• **Exercise**
Print verbatim the opening line of the material and every subsequent line through the one containing "color = g.blend(edge, color, tuple(min(1.0, c".

(Records with modeling code)

※

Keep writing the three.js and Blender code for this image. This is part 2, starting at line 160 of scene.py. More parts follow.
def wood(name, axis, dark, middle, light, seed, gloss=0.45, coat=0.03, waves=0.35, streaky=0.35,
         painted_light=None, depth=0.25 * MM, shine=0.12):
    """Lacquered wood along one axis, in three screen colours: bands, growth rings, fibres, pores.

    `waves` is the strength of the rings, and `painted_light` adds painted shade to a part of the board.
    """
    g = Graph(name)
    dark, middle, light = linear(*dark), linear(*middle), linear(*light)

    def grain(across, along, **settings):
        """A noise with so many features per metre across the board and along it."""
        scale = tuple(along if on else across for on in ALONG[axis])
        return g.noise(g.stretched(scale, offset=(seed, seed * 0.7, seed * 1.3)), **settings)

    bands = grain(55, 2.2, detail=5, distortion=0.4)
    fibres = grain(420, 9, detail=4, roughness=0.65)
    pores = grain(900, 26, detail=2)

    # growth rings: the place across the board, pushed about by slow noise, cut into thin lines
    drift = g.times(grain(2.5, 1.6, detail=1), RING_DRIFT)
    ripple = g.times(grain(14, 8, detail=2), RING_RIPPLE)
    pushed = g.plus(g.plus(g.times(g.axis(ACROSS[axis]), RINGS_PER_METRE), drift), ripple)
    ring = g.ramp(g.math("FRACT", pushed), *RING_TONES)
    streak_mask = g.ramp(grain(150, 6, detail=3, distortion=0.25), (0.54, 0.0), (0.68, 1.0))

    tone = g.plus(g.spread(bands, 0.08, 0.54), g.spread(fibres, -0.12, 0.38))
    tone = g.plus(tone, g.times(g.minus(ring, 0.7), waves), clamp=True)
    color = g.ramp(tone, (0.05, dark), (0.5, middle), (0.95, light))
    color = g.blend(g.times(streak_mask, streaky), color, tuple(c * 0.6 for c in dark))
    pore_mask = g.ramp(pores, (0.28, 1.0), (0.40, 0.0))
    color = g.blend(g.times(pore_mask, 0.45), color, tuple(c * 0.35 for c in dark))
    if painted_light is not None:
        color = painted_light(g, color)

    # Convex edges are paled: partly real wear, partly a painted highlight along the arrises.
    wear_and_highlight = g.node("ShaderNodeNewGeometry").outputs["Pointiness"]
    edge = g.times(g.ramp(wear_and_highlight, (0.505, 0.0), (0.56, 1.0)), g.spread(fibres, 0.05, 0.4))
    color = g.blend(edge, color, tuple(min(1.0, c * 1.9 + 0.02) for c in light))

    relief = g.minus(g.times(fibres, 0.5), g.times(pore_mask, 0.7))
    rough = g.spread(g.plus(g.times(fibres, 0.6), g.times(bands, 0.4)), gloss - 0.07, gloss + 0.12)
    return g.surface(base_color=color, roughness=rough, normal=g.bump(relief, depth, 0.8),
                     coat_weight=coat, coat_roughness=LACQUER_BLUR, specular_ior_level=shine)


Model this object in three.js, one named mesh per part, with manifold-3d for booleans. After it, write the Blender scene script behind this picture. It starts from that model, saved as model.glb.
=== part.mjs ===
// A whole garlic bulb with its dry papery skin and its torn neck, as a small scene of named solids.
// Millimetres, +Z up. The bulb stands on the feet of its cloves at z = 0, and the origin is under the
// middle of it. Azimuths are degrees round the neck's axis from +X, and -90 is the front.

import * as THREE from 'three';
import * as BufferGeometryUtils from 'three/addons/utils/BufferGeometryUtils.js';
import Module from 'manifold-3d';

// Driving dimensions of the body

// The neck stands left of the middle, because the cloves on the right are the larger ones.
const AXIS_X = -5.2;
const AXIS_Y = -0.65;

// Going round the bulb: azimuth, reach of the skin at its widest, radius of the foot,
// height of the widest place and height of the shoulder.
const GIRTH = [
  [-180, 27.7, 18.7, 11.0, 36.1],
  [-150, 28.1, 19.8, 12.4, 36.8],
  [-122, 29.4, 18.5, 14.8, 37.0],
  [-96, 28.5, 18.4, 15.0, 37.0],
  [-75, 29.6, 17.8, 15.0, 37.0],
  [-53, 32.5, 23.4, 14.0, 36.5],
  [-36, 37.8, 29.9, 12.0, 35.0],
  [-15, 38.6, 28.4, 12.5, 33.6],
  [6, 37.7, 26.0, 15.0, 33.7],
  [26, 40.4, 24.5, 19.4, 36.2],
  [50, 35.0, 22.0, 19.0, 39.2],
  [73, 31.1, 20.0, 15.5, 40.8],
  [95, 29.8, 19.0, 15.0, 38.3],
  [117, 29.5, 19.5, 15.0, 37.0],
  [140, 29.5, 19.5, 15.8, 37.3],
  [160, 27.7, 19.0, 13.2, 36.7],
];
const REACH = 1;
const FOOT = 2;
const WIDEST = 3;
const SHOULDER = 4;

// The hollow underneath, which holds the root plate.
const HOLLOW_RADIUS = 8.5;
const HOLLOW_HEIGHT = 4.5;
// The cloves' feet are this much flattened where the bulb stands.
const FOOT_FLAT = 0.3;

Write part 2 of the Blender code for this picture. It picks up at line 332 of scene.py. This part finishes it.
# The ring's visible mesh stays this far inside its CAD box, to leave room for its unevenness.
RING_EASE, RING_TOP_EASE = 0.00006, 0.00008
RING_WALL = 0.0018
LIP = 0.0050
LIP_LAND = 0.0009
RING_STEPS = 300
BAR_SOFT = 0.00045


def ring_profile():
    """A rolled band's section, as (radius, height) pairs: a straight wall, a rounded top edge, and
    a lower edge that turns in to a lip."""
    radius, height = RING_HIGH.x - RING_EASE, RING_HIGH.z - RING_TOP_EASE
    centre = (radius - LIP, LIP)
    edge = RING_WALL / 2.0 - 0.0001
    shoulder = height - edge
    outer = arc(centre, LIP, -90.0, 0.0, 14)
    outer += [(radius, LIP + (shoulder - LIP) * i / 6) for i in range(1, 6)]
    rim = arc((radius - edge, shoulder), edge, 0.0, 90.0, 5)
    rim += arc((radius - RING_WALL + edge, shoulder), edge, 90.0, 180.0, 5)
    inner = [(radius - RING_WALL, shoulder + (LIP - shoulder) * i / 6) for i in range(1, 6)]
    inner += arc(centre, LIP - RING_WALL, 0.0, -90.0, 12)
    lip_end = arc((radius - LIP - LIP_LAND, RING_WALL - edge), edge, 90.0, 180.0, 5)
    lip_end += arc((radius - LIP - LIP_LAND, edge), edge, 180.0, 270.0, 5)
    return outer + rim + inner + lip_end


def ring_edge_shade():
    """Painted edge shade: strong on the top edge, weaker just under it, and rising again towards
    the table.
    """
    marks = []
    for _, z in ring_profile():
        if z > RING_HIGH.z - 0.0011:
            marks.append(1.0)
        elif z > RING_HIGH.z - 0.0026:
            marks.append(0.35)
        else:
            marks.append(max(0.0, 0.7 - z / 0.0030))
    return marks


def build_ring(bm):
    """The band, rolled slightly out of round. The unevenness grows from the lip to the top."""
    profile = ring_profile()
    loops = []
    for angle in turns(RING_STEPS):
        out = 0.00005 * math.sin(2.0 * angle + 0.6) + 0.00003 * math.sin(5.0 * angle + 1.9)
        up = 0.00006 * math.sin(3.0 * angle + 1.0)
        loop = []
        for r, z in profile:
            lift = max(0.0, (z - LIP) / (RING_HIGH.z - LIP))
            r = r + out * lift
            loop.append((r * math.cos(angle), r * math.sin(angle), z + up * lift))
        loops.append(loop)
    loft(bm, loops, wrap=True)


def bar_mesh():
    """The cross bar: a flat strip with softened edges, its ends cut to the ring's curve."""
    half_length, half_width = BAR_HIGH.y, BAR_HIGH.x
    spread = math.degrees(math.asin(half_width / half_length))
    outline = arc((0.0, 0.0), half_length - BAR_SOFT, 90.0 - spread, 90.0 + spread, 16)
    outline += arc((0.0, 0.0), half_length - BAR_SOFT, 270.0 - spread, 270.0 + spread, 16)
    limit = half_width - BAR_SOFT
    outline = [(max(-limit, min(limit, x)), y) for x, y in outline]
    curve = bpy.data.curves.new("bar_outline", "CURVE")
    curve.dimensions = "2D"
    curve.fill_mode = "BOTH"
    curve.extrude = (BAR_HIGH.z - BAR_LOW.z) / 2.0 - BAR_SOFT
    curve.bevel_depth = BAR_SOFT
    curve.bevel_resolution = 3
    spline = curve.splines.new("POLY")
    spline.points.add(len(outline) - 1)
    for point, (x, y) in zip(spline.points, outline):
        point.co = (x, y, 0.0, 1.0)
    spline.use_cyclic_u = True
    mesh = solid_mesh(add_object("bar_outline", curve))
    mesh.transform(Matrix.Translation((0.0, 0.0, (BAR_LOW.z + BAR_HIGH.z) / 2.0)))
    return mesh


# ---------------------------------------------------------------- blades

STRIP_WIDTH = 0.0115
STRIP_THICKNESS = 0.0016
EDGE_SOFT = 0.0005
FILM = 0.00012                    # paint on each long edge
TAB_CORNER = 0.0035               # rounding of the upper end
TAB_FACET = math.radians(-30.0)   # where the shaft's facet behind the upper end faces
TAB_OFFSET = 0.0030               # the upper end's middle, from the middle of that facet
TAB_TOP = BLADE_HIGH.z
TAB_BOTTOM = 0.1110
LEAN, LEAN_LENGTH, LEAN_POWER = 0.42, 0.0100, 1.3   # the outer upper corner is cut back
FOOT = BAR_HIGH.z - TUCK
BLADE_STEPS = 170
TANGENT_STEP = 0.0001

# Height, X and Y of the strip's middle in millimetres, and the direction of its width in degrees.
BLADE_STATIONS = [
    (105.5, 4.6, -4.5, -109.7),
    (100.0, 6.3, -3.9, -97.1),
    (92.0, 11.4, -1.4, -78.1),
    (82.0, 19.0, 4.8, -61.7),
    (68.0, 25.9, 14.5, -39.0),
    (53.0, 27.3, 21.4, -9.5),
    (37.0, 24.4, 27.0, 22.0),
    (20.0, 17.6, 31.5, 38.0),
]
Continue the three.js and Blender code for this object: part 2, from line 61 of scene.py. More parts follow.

※

• **Response to this task**
Keep writing the three.js and Blender code for this image. This is part 2, starting at line 160 of scene.py. More parts follow.
def wood(name, axis, dark, middle, light, seed, gloss=0.45, coat=0.03, waves=0.35, streaky=0.35,
         painted_light=None, depth=0.25 * MM, shine=0.12):
    """Lacquered wood along one axis, in three screen colours: bands, growth rings, fibres, pores.

    `waves` is the strength of the rings, and `painted_light` adds painted shade to a part of the board.
    """
    g = Graph(name)
    dark, middle, light = linear(*dark), linear(*middle), linear(*light)

    def grain(across, along, **settings):
        """A noise with so many features per metre across the board and along it."""
        scale = tuple(along if on else across for on in ALONG[axis])
        return g.noise(g.stretched(scale, offset=(seed, seed * 0.7, seed * 1.3)), **settings)

    bands = grain(55, 2.2, detail=5, distortion=0.4)
    fibres = grain(420, 9, detail=4, roughness=0.65)
    pores = grain(900, 26, detail=2)

    # growth rings: the place across the board, pushed about by slow noise, cut into thin lines
    drift = g.times(grain(2.5, 1.6, detail=1), RING_DRIFT)
    ripple = g.times(grain(14, 8, detail=2), RING_RIPPLE)
    pushed = g.plus(g.plus(g.times(g.axis(ACROSS[axis]), RINGS_PER_METRE), drift), ripple)
    ring = g.ramp(g.math("FRACT", pushed), *RING_TONES)
    streak_mask = g.ramp(grain(150, 6, detail=3, distortion=0.25), (0.54, 0.0), (0.68, 1.0))

    tone = g.plus(g.spread(bands, 0.08, 0.54), g.spread(fibres, -0.12, 0.38))
    tone = g.plus(tone, g.times(g.minus(ring, 0.7), waves), clamp=True)
    color = g.ramp(tone, (0.05, dark), (0.5, middle), (0.95, light))
    color = g.blend(g.times(streak_mask, streaky), color, tuple(c * 0.6 for c in dark))
    pore_mask = g.ramp(pores, (0.28, 1.0), (0.40, 0.0))
    color = g.blend(g.times(pore_mask, 0.45), color, tuple(c * 0.35 for c in dark))
    if painted_light is not None:
        color = painted_light(g, color)

    # Convex edges are paled: partly real wear, partly a painted highlight along the arrises.
    wear_and_highlight = g.node("ShaderNodeNewGeometry").outputs["Pointiness"]
    edge = g.times(g.ramp(wear_and_highlight, (0.505, 0.0), (0.56, 1.0)), g.spread(fibres, 0.05, 0.4))
    color = g.blend(edge, color, tuple(min(1.0, c * 1.9 + 0.02) for c in light))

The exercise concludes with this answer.